Re: HTML should not be a file format, but an output format

nemo/Joel N. Weber II (devnull@gnu.ai.mit.edu)
Sat, 22 Mar 1997 17:54:22 -0500 (EST)


Date: Sat, 22 Mar 1997 17:54:22 -0500 (EST)
Message-Id: <199703222254.RAA07910@duality.gnu.ai.mit.edu>
From: "nemo/Joel N. Weber II" <devnull@gnu.ai.mit.edu>
To: BruceLeban@aol.com
CC: www-html@w3.org
In-reply-to: <970322170004_180893866@emout15.mail.aol.com>
Subject: Re: HTML should not be a file format, but an output format

   From: BruceLeban@aol.com
   Date: Sat, 22 Mar 1997 17:00:05 -0500 (EST)
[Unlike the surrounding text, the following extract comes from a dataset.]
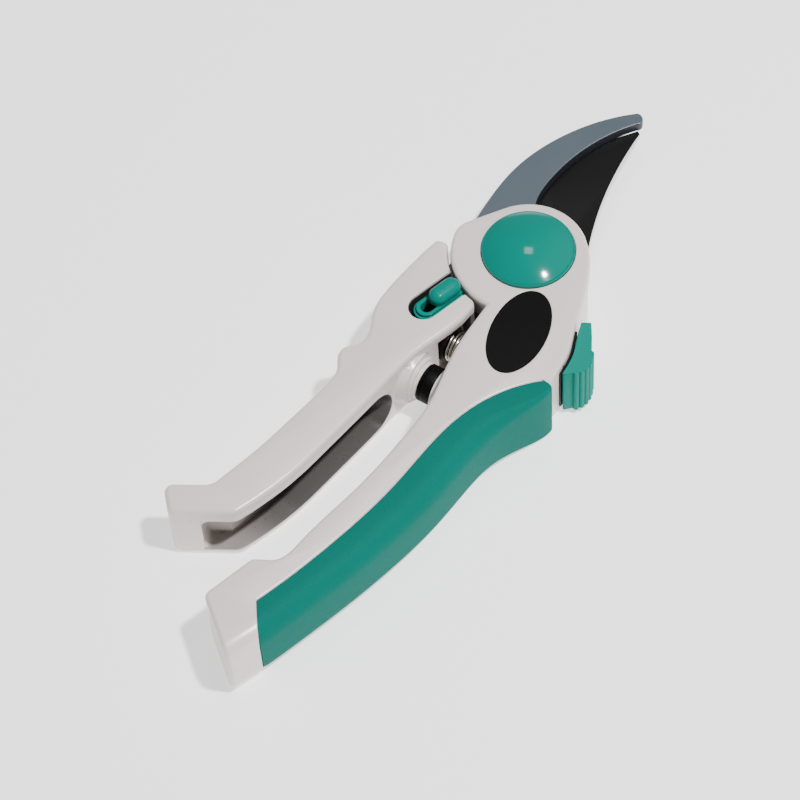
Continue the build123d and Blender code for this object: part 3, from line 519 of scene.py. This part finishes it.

   For another perspective on "HTML should be an output format", check out 
   Globetrotter Web Publisher designed with that philosophy in mind:
       http://www.akimbo.com/globetrotter
   Of course, Globetrotter writes HTML right now because that's what the web 
   uses, but if the web were to change overnight to a new language, 
   Globetrotter users would just republish (as easy as reprinting a 
   document) and go. (After of course upgrading to the new version of 
   Globetrotter that writes the new output format.)

A couple points:

1) There is no way the web would change overnight.  From what I can see,
   HTML will probably always be needed for backwards compatibility.

2) Globetrotter has to store the document in some format, right?  My opinion
   is that HTML is essentially a standard, open format.  What happens if
   I write something in Globetrotter today, and ten years from now I have
   some Globetrotter files, but I no longer have a computer that can run
   Globetrotter?

I actually have the problem of converting AppleWorks files to something
that my Intel machines can read.  Moving the files to a DOS disk is not
a problem.  Since I have documentation of the internal format AppleWorks
uses, reading the files shouldn't be a problem.

But then there's the question of what format to generate.  Plain text
will work fine, but it destroys the formatting.  I could use TeX
or HTML as the output format easily enough.  But what would really
be optimal for the current use is creating files in the native format
of a particular proprietary word processor, for which I have no documentation.

And I wonder what I'll have to do another ten years from now.

(I've become a free UN*X user; but for some reason the rest of my
family insts that UNIX is too hard to use.)

So I conclude that something standard like HTML is a great storage format.

   In particular, Globetrotter rejects document=web page. After all, no one 
   edits word processing documents with each page in a separate file. Can 
   you imagine anyone believing that was the *right* way to do it? A single 
   Globetrotter document (1 file) can publish many different HTML pages 
   (many files) on the web.

That's not really a valid analogy.

One page = one file on the web because a web page can be as long or as short
as is desired.

There's a compelling reason to not have one file corrrespond to one printed
page: if I insert another word in the middle of my document, I want words
to spill over to the next page automagically.  Keeping the whole document
in one file makes sense for this.

But I don't see why one file == one page ever causes lossage on the web.

   Apologies if anyone thinks this message is too self-serving. We've been 
   trying to promote the "HTML should be an output format" message for quite 
   some time and it's difficult. Most people just don't seem to get it. Most 
   of the people publishing documents on the web are the early adopters who 
   have been forced to learn HTML. There's some reluctance for them to 
   accept that there might be easier ways to do things, that would deny them 
   their web"master" status. My personal frustration is how many people are 
   impressed with tools that basically just type < and > for you.

I agree that many web page editing tools are not as useful as some
people think they are.

But I don't see why using HTML as an internal format causes problems.

I also get frustrated by people who don't understand the underlying
technology and are confused when any lossage happens.  HTML is not
that hard.  Let people learn it.  Then we don't have problems with
slightly broken tools.  (Admittedly the tools should be fixed.
But how do you let people intellegenetly choose between relative
and absolute links without explaining them?)